Momentan gibt es schlichtweg noch nicht genug beziehungsweise genug gute 3D-Inhalte. In den Köpfen vieler Zuschauer wird 3D-TV mit 3D-Kino verglichen, da hört man oft: "Im Kino ist ohnehin schon jeder Film in 3D, wieso kann dann Sky nicht einen ganzen Kanal machen?" Im Kino läuft aber ein Film meistens vier bis sechs Wochen, im Sky Film Paket gibt es 20 bis 25 Film-Premieren pro Monat und 10 Filmsender mit 80 Filmen täglich, um ein Rund-um-die-Uhr-Programm bieten zu können. Selbst wenn man die Rechte für alle Hollywood- und Independent-Produktionen in 3D hätte, würde das derzeit noch nicht für ein Voll-Programm reichen.

Außerdem ist nicht jeder 3D-Inhalt so ansprechend, dass man dafür zahlen würde.
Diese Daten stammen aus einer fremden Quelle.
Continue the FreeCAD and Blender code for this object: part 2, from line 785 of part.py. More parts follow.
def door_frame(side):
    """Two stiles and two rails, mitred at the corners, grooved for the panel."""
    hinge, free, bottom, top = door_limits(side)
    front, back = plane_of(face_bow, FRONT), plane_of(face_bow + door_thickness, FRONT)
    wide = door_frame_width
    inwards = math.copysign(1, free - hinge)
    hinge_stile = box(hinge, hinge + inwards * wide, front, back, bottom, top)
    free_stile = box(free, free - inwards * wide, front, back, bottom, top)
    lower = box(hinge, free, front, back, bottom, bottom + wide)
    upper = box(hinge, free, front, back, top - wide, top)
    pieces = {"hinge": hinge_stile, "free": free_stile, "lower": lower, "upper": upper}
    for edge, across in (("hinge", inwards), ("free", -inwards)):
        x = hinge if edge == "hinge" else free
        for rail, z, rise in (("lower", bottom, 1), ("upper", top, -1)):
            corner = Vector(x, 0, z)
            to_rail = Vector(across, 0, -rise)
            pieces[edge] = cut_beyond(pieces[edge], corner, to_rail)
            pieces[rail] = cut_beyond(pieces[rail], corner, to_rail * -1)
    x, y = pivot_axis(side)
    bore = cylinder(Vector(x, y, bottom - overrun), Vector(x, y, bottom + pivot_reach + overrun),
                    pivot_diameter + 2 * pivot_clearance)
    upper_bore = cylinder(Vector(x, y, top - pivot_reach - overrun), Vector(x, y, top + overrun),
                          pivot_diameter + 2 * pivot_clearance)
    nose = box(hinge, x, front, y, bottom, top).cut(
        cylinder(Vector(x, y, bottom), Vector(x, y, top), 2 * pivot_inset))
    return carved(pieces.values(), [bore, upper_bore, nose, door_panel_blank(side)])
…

Man erinnere sich an die Anfänge des 3D-Booms, als von zehn 3D-Blu-rays sieben solche "Highlights" waren wie "Kaminfeuer 3D".
Das erinnert ein wenig an die Anfänge der CD. Da wurden plötzlich auch uralte Aufnahmen auf CD gepresst. Aber wenn das Quellmaterial nicht stimmt, macht das Medium die Qualität auch nicht besser. Bei 3D ist es sehr ähnlich: Nach dem Erfolg von "Avatar" tauchte eine Vielzahl von 3D-Filmen auf, die in 2D gedreht und schnell in 3D hochgerechnet wurden. Das funktioniert selten, was etwa der Film "Kampf der Titanen" zeigt. Bei Sky  3D hingegen legen wir Wert auf Qualität, sowohl bei Live-Übertragungen in 3D, als auch bei zugekauftem 3D-Material.

Aber "Kampf der Titanen" wurde auf Sky 3D gezeigt.
Ja, das stimmt. Aber es ist auch gut, dass es Filme wie "Kampf der Titanen"gibt. Daraus kann man lernen und hoffen, dass wir künftig von ähnlich schlechten 3D-Produktionen verschont bleiben.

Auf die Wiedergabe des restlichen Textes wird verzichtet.